Reproduce precisely the lines of the listing below, starting with the line that contains "node = cad_parts[node_name]" and stopping after the line that contains "the badge with"; include nothing else.

__Object modeling scripts__
Start

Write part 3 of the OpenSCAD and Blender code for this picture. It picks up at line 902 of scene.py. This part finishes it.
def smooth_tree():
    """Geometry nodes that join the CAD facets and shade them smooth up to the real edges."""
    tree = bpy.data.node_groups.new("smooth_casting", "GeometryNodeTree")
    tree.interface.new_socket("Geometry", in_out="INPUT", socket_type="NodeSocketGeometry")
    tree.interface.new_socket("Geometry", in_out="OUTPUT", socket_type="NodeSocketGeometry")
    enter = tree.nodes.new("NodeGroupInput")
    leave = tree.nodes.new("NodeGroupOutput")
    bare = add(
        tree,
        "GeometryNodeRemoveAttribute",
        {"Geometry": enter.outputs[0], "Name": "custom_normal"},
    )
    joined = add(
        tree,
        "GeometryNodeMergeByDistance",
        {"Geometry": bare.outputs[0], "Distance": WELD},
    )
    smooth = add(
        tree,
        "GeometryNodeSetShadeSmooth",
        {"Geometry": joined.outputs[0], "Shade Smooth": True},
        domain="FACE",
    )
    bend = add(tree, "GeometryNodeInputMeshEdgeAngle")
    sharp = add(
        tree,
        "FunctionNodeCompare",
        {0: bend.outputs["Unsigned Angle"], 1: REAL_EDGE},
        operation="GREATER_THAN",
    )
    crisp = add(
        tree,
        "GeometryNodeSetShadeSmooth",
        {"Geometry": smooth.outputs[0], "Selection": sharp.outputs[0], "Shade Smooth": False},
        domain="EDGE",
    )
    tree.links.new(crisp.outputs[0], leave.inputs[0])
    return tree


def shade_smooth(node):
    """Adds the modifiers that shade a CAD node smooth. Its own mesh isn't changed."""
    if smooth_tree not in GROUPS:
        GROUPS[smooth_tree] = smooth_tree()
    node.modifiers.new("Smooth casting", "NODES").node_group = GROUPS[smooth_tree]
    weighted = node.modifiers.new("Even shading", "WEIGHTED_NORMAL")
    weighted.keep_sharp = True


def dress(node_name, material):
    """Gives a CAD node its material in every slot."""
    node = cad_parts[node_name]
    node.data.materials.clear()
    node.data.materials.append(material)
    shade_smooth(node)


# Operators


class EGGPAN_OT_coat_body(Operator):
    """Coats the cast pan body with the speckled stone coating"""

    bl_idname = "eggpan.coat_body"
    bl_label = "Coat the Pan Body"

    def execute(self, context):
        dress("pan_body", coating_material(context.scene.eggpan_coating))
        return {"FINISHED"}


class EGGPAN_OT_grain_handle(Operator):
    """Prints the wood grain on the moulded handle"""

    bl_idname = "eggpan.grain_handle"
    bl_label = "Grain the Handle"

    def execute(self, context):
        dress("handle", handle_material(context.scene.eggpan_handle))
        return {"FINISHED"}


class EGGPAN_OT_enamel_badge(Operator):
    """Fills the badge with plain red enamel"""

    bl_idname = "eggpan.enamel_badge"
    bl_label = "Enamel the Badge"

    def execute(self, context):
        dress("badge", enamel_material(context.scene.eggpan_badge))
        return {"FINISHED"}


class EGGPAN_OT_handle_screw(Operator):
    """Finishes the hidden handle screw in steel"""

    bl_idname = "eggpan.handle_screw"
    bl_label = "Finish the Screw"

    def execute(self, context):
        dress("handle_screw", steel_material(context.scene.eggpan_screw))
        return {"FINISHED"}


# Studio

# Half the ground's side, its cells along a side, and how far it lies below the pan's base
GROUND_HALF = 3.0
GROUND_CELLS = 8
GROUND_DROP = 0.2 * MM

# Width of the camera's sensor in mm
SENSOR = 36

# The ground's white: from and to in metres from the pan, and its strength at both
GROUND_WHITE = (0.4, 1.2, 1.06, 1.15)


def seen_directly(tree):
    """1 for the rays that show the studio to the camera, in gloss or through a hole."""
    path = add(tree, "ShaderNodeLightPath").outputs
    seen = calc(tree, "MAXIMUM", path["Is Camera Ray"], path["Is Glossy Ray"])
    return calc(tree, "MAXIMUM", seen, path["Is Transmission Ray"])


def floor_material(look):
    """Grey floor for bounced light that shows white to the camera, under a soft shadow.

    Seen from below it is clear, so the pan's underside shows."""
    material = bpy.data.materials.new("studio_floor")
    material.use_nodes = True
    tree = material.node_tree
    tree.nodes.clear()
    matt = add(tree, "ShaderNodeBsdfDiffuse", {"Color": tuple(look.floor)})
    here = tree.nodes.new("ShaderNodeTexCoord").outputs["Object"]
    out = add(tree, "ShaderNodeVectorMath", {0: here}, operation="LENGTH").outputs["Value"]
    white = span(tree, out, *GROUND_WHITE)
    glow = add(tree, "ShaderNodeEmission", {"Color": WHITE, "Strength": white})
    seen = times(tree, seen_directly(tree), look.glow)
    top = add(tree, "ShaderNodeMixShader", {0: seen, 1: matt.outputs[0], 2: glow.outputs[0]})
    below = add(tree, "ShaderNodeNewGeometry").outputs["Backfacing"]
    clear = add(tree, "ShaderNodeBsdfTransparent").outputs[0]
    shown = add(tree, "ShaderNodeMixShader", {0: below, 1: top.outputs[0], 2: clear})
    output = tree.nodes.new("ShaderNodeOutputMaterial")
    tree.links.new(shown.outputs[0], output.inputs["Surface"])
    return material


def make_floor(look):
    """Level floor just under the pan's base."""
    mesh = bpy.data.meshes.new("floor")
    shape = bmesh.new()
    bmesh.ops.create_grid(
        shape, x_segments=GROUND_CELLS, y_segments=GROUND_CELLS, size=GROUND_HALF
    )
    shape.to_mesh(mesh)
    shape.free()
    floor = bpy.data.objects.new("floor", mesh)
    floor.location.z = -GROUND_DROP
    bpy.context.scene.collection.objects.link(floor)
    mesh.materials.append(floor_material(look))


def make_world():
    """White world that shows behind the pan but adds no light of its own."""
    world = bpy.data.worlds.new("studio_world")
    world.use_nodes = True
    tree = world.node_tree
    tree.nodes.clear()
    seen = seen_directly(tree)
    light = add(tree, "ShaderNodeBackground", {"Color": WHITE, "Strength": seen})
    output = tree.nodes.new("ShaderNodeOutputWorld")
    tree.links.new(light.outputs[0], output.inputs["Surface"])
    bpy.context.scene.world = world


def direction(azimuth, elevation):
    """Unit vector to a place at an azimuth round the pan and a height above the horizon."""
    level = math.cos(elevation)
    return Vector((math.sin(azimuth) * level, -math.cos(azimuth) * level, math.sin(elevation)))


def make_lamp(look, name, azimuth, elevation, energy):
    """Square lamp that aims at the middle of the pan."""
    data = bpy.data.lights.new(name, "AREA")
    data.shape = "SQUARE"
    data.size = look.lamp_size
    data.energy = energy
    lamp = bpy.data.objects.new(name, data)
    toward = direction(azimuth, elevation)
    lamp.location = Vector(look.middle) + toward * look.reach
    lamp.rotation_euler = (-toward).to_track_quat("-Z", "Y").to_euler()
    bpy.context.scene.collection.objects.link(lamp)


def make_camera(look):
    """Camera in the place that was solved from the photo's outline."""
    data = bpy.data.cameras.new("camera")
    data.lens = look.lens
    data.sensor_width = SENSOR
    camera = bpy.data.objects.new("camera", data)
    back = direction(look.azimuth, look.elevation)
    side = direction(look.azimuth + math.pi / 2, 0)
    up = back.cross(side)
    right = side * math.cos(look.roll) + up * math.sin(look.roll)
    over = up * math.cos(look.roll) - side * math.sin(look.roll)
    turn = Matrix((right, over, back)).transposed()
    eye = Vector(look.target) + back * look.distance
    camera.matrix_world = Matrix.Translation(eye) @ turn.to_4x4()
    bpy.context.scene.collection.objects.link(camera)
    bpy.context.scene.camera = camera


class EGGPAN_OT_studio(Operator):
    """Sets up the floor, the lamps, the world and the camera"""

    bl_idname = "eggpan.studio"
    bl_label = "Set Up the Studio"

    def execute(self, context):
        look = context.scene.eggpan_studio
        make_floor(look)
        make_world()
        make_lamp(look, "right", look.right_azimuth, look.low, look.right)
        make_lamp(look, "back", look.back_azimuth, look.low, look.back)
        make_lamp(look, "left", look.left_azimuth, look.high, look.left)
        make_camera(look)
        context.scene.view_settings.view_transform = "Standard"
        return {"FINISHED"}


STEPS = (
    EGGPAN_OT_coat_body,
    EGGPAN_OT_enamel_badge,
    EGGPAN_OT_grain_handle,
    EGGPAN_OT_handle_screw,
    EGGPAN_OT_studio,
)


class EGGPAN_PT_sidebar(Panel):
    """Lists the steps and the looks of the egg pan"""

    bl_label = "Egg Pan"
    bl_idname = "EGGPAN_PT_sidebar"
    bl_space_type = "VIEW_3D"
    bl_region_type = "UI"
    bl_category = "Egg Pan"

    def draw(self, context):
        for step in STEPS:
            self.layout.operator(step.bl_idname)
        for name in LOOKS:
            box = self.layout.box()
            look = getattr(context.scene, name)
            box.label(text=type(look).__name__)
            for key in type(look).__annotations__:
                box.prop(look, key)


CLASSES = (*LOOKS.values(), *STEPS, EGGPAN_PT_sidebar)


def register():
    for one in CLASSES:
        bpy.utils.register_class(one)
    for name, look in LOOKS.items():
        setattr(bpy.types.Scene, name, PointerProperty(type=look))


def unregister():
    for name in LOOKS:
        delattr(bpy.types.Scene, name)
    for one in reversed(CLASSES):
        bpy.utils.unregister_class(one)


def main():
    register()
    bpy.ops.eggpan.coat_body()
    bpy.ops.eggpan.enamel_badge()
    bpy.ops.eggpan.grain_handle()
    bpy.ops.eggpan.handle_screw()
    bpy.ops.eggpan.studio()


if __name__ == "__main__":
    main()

End
Start

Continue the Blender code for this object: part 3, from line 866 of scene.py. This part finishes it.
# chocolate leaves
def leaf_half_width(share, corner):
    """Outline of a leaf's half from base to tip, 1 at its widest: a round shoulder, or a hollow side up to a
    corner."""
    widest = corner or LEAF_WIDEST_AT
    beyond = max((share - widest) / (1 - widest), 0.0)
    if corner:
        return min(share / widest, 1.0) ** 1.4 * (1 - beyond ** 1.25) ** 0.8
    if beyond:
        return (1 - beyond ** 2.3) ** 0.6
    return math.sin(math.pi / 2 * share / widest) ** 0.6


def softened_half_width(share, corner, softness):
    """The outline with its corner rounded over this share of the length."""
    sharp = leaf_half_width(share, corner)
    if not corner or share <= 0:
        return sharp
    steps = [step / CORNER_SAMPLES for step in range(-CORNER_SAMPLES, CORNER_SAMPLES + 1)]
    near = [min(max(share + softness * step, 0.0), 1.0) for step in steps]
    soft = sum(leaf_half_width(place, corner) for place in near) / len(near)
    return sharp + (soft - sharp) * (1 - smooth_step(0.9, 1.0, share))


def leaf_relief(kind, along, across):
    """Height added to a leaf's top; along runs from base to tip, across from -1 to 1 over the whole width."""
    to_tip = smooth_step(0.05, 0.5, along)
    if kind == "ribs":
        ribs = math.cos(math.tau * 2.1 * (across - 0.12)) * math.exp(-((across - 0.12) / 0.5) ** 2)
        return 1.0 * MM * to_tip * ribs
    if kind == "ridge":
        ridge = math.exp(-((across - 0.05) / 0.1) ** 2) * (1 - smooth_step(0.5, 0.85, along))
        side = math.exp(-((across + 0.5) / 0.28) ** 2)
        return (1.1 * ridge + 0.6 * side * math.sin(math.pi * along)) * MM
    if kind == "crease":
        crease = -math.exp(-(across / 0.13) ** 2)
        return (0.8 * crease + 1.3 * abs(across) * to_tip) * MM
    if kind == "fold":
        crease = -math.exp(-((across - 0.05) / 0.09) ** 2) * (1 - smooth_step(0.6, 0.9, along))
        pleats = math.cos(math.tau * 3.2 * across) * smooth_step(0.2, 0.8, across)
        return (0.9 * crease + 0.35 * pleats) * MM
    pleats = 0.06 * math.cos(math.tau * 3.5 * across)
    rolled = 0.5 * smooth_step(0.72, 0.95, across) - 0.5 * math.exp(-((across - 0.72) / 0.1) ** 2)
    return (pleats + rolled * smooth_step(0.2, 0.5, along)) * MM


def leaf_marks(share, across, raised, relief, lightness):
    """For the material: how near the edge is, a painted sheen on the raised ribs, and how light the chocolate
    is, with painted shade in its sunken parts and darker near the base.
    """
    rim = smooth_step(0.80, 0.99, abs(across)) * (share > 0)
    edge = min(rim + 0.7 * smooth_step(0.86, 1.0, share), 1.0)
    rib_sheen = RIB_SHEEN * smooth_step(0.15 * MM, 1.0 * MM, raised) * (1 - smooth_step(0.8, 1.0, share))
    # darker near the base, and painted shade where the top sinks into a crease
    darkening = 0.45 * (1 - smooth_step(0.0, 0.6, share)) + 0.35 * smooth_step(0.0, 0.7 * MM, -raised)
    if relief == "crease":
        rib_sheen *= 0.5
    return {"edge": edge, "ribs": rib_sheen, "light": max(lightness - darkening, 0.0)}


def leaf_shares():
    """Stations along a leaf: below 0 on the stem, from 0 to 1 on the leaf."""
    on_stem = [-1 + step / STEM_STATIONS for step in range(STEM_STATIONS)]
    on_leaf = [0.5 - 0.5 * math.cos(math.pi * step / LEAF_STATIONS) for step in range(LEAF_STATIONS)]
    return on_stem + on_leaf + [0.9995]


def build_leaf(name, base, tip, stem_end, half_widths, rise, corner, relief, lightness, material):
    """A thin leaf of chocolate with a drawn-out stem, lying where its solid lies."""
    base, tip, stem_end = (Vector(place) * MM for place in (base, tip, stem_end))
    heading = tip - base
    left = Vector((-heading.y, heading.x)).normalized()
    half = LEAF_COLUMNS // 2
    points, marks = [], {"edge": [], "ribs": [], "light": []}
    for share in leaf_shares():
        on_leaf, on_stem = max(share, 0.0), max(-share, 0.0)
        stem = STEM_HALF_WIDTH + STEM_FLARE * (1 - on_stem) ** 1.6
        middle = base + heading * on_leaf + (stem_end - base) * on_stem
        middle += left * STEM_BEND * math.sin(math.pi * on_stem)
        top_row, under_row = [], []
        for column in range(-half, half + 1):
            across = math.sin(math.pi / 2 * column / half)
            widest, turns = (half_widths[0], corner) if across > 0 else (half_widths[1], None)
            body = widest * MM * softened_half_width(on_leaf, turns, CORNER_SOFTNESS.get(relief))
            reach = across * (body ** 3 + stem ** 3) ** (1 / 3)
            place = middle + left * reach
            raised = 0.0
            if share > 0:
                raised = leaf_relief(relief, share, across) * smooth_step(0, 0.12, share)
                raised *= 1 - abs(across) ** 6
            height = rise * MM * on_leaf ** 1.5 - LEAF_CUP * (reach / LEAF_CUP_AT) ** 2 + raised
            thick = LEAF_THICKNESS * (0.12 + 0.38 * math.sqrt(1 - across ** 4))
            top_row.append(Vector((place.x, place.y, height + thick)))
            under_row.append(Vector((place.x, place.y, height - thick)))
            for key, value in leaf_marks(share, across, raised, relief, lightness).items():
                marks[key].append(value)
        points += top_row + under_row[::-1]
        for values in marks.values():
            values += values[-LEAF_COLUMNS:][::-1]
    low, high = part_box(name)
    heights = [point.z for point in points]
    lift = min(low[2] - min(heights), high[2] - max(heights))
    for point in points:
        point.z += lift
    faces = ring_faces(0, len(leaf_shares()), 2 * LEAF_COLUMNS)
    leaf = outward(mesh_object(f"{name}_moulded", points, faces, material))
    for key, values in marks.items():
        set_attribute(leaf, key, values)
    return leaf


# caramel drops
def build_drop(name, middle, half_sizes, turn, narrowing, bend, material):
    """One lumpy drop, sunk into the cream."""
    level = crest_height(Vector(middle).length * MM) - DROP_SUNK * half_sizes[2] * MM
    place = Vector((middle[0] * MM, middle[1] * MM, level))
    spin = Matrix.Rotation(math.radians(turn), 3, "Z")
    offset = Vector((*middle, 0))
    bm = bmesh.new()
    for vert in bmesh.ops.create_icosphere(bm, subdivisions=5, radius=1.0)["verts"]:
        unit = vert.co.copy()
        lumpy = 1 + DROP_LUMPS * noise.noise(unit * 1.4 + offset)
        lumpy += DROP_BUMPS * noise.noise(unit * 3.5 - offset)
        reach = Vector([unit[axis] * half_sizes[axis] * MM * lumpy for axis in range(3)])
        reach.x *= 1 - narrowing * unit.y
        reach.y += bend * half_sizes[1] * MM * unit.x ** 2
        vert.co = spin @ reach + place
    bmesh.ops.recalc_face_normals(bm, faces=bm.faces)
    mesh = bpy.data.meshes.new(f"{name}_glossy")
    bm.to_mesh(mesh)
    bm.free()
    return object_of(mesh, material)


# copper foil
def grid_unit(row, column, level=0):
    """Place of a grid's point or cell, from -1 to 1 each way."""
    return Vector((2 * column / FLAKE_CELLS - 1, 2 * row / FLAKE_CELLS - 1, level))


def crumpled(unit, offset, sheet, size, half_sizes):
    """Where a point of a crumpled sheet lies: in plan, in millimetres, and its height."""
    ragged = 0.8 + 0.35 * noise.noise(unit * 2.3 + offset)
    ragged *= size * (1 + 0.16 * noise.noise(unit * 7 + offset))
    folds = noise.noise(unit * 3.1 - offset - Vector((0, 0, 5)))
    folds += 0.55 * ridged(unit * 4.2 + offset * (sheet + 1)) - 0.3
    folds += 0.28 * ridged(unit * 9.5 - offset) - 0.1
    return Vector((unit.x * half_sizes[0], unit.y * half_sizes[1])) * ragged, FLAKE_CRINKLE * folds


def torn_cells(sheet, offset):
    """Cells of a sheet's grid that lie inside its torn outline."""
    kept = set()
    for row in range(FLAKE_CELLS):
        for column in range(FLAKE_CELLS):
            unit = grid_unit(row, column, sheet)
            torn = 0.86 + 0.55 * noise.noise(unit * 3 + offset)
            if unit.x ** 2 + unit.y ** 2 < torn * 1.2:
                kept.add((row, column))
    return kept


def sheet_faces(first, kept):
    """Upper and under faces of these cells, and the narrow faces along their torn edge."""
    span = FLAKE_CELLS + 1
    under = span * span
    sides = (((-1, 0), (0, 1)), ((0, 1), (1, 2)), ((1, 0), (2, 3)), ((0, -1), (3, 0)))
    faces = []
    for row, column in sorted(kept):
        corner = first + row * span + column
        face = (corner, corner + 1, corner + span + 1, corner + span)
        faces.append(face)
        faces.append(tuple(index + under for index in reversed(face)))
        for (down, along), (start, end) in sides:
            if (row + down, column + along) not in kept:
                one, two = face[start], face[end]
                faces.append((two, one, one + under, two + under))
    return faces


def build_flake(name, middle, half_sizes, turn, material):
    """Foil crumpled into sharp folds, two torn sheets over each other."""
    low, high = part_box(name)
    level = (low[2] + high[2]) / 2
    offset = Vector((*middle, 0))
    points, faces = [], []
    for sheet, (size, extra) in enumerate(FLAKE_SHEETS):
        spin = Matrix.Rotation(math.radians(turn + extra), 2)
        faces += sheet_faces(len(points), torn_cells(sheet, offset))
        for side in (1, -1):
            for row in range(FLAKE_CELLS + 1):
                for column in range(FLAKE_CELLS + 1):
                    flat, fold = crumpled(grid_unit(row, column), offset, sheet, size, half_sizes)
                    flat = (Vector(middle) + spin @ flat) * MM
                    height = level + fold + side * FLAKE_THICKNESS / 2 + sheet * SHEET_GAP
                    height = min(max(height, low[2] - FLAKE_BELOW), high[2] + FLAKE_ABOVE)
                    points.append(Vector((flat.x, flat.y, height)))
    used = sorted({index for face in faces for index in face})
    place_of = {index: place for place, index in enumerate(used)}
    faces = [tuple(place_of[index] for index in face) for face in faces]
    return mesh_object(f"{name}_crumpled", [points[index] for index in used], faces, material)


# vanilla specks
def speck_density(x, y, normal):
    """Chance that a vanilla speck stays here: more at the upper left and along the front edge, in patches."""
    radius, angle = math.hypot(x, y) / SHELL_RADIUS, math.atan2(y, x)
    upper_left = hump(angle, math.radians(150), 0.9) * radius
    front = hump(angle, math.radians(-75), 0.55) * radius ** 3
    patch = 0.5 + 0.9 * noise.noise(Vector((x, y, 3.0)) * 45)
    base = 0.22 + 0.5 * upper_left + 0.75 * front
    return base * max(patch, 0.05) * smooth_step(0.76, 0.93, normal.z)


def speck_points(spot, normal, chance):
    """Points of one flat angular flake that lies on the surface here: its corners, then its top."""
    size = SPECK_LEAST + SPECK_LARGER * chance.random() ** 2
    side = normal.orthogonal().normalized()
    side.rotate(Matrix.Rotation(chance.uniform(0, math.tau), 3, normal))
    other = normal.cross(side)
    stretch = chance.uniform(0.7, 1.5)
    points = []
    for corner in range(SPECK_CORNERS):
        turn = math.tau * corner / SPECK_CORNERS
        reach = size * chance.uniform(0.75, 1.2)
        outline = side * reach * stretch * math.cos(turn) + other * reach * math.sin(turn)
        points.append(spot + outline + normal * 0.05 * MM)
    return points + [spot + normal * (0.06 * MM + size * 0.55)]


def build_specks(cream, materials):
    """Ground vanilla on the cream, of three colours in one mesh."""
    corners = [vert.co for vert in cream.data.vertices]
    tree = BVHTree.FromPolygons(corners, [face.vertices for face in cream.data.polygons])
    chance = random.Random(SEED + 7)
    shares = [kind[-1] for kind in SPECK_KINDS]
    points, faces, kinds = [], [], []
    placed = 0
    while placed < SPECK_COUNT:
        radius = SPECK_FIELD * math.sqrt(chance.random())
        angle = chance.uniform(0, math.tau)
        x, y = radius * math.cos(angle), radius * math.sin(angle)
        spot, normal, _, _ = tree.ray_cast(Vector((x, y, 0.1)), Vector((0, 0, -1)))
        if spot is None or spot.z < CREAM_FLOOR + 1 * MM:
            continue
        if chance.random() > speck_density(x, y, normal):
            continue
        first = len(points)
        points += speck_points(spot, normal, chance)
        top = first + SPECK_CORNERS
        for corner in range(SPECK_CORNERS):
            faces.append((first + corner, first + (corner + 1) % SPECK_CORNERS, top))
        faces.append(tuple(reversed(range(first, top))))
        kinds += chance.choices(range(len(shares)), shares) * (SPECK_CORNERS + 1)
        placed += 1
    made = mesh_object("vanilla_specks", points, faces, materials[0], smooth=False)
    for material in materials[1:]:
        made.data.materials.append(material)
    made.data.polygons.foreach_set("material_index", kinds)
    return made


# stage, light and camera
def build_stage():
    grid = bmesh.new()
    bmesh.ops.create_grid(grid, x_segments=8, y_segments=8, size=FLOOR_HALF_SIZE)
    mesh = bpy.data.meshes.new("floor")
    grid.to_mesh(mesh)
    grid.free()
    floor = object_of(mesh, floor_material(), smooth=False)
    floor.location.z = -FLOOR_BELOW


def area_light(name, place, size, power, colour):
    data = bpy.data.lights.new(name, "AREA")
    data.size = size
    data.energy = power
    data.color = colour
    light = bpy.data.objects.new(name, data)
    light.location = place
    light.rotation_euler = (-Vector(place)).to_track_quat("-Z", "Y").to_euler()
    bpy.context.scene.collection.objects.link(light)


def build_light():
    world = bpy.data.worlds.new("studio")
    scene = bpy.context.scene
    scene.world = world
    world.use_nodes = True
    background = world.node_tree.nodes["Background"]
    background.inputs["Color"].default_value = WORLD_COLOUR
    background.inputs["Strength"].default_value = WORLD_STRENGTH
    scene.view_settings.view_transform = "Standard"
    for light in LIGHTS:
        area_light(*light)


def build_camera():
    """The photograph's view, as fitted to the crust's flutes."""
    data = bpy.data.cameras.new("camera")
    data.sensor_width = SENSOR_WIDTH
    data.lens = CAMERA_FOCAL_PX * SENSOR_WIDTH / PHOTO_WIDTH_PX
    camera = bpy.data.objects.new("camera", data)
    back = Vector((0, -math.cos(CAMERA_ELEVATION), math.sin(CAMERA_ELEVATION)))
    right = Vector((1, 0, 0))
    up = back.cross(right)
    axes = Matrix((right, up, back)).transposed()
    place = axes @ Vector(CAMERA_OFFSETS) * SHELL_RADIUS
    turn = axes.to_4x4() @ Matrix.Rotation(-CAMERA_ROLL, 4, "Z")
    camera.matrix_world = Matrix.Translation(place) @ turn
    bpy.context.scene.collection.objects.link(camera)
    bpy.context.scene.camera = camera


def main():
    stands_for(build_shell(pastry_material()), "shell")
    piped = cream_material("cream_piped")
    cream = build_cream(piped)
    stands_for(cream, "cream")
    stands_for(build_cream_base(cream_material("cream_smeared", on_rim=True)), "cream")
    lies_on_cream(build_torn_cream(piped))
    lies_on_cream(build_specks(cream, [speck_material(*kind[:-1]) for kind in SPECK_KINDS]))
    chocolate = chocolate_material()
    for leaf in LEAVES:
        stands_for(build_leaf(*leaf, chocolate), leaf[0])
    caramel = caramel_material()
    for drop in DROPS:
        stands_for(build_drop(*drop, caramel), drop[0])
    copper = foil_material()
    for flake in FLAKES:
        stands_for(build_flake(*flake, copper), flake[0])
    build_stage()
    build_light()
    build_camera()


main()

End

__EXERCISE RESPONSE__
    node = cad_parts[node_name]
    node.data.materials.clear()
    node.data.materials.append(material)
    shade_smooth(node)


# Operators


class EGGPAN_OT_coat_body(Operator):
    """Coats the cast pan body with the speckled stone coating"""

    bl_idname = "eggpan.coat_body"
    bl_label = "Coat the Pan Body"

    def execute(self, context):
        dress("pan_body", coating_material(context.scene.eggpan_coating))
        return {"FINISHED"}


class EGGPAN_OT_grain_handle(Operator):
    """Prints the wood grain on the moulded handle"""

    bl_idname = "eggpan.grain_handle"
    bl_label = "Grain the Handle"

    def execute(self, context):
        dress("handle", handle_material(context.scene.eggpan_handle))
        return {"FINISHED"}


class EGGPAN_OT_enamel_badge(Operator):
    """Fills the badge with plain red enamel"""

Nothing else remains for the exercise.